■ CHALLENGE
Collect all lines below with the string "object".

■ RECORDS TO PROCESS

>> Begin

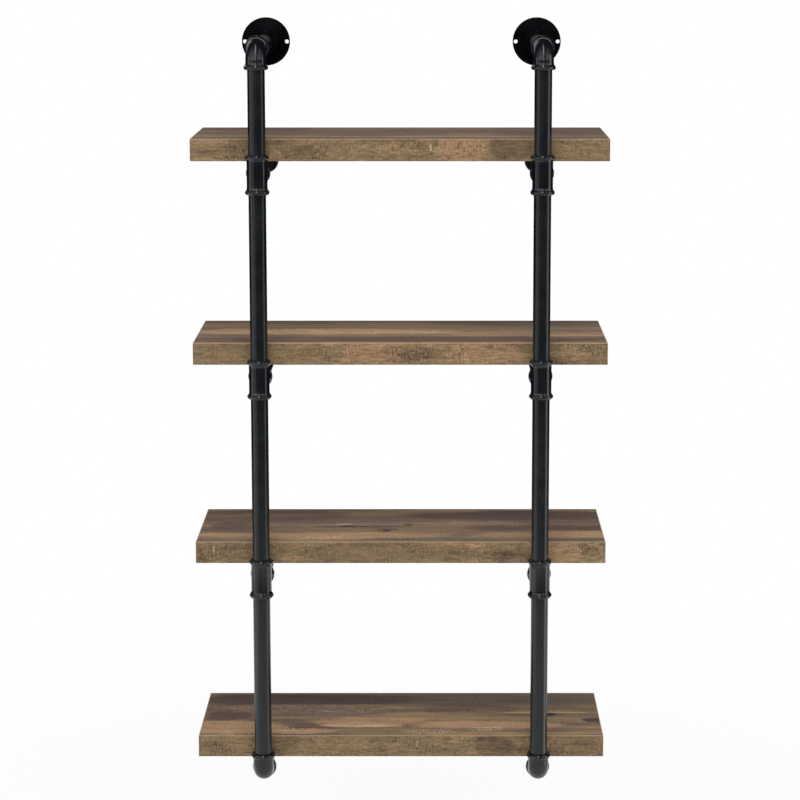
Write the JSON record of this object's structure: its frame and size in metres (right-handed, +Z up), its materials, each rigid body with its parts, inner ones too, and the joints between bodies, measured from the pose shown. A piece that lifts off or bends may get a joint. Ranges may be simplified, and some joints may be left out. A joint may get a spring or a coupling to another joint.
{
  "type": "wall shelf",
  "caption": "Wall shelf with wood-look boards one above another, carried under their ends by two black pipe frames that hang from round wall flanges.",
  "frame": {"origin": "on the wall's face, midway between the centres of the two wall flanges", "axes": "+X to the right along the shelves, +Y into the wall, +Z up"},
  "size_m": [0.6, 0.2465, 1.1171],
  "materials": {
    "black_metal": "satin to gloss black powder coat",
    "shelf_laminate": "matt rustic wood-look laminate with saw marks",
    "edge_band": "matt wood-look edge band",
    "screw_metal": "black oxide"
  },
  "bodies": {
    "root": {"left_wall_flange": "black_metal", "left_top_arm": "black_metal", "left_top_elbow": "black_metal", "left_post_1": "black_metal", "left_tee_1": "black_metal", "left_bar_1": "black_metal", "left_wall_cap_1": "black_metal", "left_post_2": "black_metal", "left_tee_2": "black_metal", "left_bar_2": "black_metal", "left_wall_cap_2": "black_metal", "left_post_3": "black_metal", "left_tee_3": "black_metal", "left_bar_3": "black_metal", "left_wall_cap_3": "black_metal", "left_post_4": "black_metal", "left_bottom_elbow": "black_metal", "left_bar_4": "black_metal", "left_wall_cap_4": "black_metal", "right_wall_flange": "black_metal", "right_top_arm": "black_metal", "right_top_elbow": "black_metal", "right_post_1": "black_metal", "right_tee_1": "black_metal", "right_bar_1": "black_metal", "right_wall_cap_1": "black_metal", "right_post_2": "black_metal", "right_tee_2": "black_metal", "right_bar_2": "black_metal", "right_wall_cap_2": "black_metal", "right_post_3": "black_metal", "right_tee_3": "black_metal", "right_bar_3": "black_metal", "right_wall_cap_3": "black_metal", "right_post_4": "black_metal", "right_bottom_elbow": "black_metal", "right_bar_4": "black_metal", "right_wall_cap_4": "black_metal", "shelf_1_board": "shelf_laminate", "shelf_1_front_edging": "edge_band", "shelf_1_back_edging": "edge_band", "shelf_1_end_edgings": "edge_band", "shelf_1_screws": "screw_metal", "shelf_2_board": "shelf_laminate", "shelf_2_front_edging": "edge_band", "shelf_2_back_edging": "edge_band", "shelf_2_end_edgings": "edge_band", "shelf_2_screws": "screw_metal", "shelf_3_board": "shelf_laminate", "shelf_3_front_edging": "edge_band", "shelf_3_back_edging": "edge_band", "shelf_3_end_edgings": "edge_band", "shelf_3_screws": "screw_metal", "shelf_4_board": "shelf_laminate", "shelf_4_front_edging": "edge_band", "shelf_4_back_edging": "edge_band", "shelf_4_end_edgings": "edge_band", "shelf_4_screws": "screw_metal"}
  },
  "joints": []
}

>> End
>> Begin

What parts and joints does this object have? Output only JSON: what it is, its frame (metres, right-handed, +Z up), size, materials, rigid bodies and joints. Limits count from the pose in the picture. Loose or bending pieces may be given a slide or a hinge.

>> End

■ FULL SOLUTION
Write the JSON record of this object's structure: its frame and size in metres (right-handed, +Z up), its materials, each rigid body with its parts, inner ones too, and the joints between bodies, measured from the pose shown. A piece that lifts off or bends may get a joint. Ranges may be simplified, and some joints may be left out. A joint may get a spring or a coupling to another joint.
What parts and joints does this object have? Output only JSON: what it is, its frame (metres, right-handed, +Z up), size, materials, rigid bodies and joints. Limits count from the pose in the picture. Loose or bending pieces may be given a slide or a hinge.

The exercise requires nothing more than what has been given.